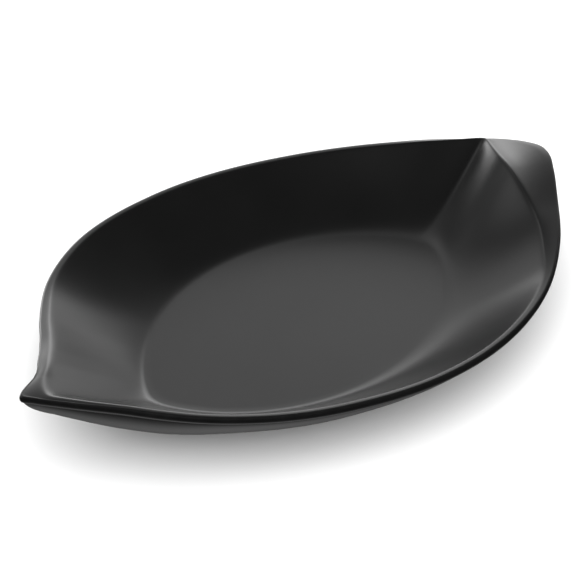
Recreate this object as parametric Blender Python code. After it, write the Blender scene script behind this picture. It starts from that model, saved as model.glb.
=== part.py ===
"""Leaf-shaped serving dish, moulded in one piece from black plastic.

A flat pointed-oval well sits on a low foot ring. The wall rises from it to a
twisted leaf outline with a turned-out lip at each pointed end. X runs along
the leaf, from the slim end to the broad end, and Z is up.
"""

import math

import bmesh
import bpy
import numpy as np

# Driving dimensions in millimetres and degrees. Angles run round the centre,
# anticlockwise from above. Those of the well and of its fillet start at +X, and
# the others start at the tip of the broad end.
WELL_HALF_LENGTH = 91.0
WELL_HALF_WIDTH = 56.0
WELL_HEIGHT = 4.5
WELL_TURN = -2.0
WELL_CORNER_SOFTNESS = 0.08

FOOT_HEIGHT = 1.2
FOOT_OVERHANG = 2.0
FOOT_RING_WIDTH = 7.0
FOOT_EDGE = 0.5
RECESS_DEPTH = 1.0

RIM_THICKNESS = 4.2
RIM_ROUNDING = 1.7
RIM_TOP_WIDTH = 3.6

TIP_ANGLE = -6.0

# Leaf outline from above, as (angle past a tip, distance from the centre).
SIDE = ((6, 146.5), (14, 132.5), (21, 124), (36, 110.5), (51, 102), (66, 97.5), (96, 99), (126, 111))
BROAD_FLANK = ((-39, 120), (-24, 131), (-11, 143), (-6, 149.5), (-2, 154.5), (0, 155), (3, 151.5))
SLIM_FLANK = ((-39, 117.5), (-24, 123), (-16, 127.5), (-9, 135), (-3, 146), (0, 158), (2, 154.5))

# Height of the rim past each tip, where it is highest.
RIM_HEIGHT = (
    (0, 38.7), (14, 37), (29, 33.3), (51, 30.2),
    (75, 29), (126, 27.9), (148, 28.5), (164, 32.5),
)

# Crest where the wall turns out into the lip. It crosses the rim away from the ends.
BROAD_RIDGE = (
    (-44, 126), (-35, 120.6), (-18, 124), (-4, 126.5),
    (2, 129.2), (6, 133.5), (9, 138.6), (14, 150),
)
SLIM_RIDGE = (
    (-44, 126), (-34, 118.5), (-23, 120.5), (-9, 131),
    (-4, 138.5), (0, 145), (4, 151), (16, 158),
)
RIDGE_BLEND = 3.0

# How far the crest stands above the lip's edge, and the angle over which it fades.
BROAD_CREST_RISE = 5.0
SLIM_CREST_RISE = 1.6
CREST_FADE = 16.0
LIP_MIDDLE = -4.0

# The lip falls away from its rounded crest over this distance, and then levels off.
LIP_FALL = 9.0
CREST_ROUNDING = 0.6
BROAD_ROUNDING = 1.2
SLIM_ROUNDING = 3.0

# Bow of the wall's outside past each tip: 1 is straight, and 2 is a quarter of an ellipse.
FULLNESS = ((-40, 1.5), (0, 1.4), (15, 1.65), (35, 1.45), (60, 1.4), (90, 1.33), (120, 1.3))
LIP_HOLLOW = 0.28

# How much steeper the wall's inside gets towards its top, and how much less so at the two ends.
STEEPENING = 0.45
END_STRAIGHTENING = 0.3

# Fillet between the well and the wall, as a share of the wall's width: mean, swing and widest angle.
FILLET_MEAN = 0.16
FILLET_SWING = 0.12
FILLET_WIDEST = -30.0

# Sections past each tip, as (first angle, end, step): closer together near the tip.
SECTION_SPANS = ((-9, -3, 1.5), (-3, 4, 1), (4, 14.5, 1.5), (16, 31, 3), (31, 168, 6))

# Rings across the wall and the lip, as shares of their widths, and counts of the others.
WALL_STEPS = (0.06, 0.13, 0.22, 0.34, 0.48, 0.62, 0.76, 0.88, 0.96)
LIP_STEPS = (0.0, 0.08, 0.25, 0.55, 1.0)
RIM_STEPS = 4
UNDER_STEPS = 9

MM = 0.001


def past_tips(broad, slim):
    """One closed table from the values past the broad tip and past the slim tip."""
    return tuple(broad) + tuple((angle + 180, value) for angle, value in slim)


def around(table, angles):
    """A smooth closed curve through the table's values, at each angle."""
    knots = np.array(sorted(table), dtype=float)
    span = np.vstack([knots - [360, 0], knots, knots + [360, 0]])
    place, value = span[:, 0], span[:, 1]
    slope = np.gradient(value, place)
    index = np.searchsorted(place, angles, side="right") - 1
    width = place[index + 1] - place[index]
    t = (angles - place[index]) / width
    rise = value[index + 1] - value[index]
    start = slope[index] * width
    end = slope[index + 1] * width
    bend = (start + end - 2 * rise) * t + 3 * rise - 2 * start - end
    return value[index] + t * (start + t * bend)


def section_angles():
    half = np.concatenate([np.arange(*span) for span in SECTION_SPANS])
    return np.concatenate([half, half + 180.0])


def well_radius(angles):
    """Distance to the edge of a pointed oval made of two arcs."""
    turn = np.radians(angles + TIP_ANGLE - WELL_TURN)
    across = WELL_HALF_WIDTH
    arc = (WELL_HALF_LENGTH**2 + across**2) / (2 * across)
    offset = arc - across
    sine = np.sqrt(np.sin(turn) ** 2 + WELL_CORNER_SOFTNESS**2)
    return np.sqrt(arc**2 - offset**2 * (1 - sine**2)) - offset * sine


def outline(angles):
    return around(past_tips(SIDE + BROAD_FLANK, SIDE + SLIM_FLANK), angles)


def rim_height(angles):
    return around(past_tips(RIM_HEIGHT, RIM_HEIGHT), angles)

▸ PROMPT
Each line above must be printed exactly as it appears.

▸ ANSWER TO THE PROBLEM
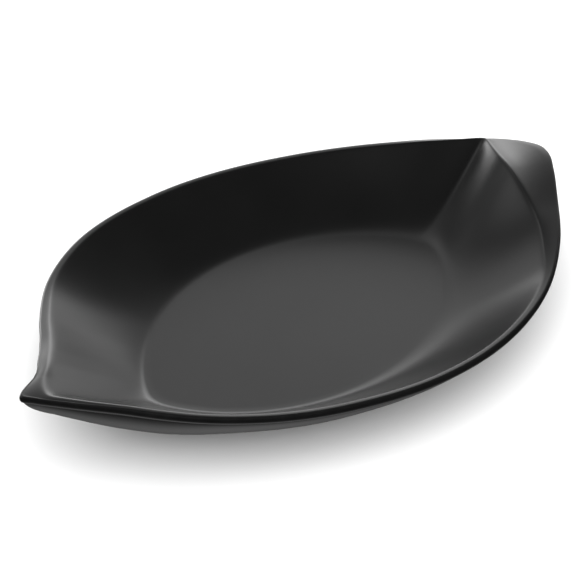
Recreate this object as parametric Blender Python code. After it, write the Blender scene script behind this picture. It starts from that model, saved as model.glb.
=== part.py ===
"""Leaf-shaped serving dish, moulded in one piece from black plastic.

A flat pointed-oval well sits on a low foot ring. The wall rises from it to a
twisted leaf outline with a turned-out lip at each pointed end. X runs along
the leaf, from the slim end to the broad end, and Z is up.
"""

import math

import bmesh
import bpy
import numpy as np

# Driving dimensions in millimetres and degrees. Angles run round the centre,
# anticlockwise from above. Those of the well and of its fillet start at +X, and
# the others start at the tip of the broad end.
WELL_HALF_LENGTH = 91.0
WELL_HALF_WIDTH = 56.0
WELL_HEIGHT = 4.5
WELL_TURN = -2.0
WELL_CORNER_SOFTNESS = 0.08

FOOT_HEIGHT = 1.2
FOOT_OVERHANG = 2.0
FOOT_RING_WIDTH = 7.0
FOOT_EDGE = 0.5
RECESS_DEPTH = 1.0

RIM_THICKNESS = 4.2
RIM_ROUNDING = 1.7
RIM_TOP_WIDTH = 3.6

TIP_ANGLE = -6.0

# Leaf outline from above, as (angle past a tip, distance from the centre).
SIDE = ((6, 146.5), (14, 132.5), (21, 124), (36, 110.5), (51, 102), (66, 97.5), (96, 99), (126, 111))
BROAD_FLANK = ((-39, 120), (-24, 131), (-11, 143), (-6, 149.5), (-2, 154.5), (0, 155), (3, 151.5))
SLIM_FLANK = ((-39, 117.5), (-24, 123), (-16, 127.5), (-9, 135), (-3, 146), (0, 158), (2, 154.5))

# Height of the rim past each tip, where it is highest.
RIM_HEIGHT = (
    (0, 38.7), (14, 37), (29, 33.3), (51, 30.2),
    (75, 29), (126, 27.9), (148, 28.5), (164, 32.5),
)

# Crest where the wall turns out into the lip. It crosses the rim away from the ends.
BROAD_RIDGE = (
    (-44, 126), (-35, 120.6), (-18, 124), (-4, 126.5),
    (2, 129.2), (6, 133.5), (9, 138.6), (14, 150),
)
SLIM_RIDGE = (
    (-44, 126), (-34, 118.5), (-23, 120.5), (-9, 131),
    (-4, 138.5), (0, 145), (4, 151), (16, 158),
)
RIDGE_BLEND = 3.0

# How far the crest stands above the lip's edge, and the angle over which it fades.
BROAD_CREST_RISE = 5.0
SLIM_CREST_RISE = 1.6
CREST_FADE = 16.0
LIP_MIDDLE = -4.0

# The lip falls away from its rounded crest over this distance, and then levels off.
LIP_FALL = 9.0
CREST_ROUNDING = 0.6
BROAD_ROUNDING = 1.2
SLIM_ROUNDING = 3.0

# Bow of the wall's outside past each tip: 1 is straight, and 2 is a quarter of an ellipse.
FULLNESS = ((-40, 1.5), (0, 1.4), (15, 1.65), (35, 1.45), (60, 1.4), (90, 1.33), (120, 1.3))
LIP_HOLLOW = 0.28

# How much steeper the wall's inside gets towards its top, and how much less so at the two ends.
STEEPENING = 0.45
END_STRAIGHTENING = 0.3

# Fillet between the well and the wall, as a share of the wall's width: mean, swing and widest angle.
FILLET_MEAN = 0.16
FILLET_SWING = 0.12
FILLET_WIDEST = -30.0

# Sections past each tip, as (first angle, end, step): closer together near the tip.
SECTION_SPANS = ((-9, -3, 1.5), (-3, 4, 1), (4, 14.5, 1.5), (16, 31, 3), (31, 168, 6))

# Rings across the wall and the lip, as shares of their widths, and counts of the others.
WALL_STEPS = (0.06, 0.13, 0.22, 0.34, 0.48, 0.62, 0.76, 0.88, 0.96)
LIP_STEPS = (0.0, 0.08, 0.25, 0.55, 1.0)
RIM_STEPS = 4
UNDER_STEPS = 9

MM = 0.001


def past_tips(broad, slim):
    """One closed table from the values past the broad tip and past the slim tip."""
    return tuple(broad) + tuple((angle + 180, value) for angle, value in slim)


def around(table, angles):
    """A smooth closed curve through the table's values, at each angle."""
    knots = np.array(sorted(table), dtype=float)
    span = np.vstack([knots - [360, 0], knots, knots + [360, 0]])
    place, value = span[:, 0], span[:, 1]
    slope = np.gradient(value, place)
    index = np.searchsorted(place, angles, side="right") - 1
    width = place[index + 1] - place[index]
    t = (angles - place[index]) / width
    rise = value[index + 1] - value[index]
    start = slope[index] * width
    end = slope[index + 1] * width
    bend = (start + end - 2 * rise) * t + 3 * rise - 2 * start - end
    return value[index] + t * (start + t * bend)


def section_angles():
    half = np.concatenate([np.arange(*span) for span in SECTION_SPANS])
    return np.concatenate([half, half + 180.0])


def well_radius(angles):
    """Distance to the edge of a pointed oval made of two arcs."""
    turn = np.radians(angles + TIP_ANGLE - WELL_TURN)
    across = WELL_HALF_WIDTH
    arc = (WELL_HALF_LENGTH**2 + across**2) / (2 * across)
    offset = arc - across
    sine = np.sqrt(np.sin(turn) ** 2 + WELL_CORNER_SOFTNESS**2)
    return np.sqrt(arc**2 - offset**2 * (1 - sine**2)) - offset * sine


def outline(angles):
    return around(past_tips(SIDE + BROAD_FLANK, SIDE + SLIM_FLANK), angles)


def rim_height(angles):
    return around(past_tips(RIM_HEIGHT, RIM_HEIGHT), angles)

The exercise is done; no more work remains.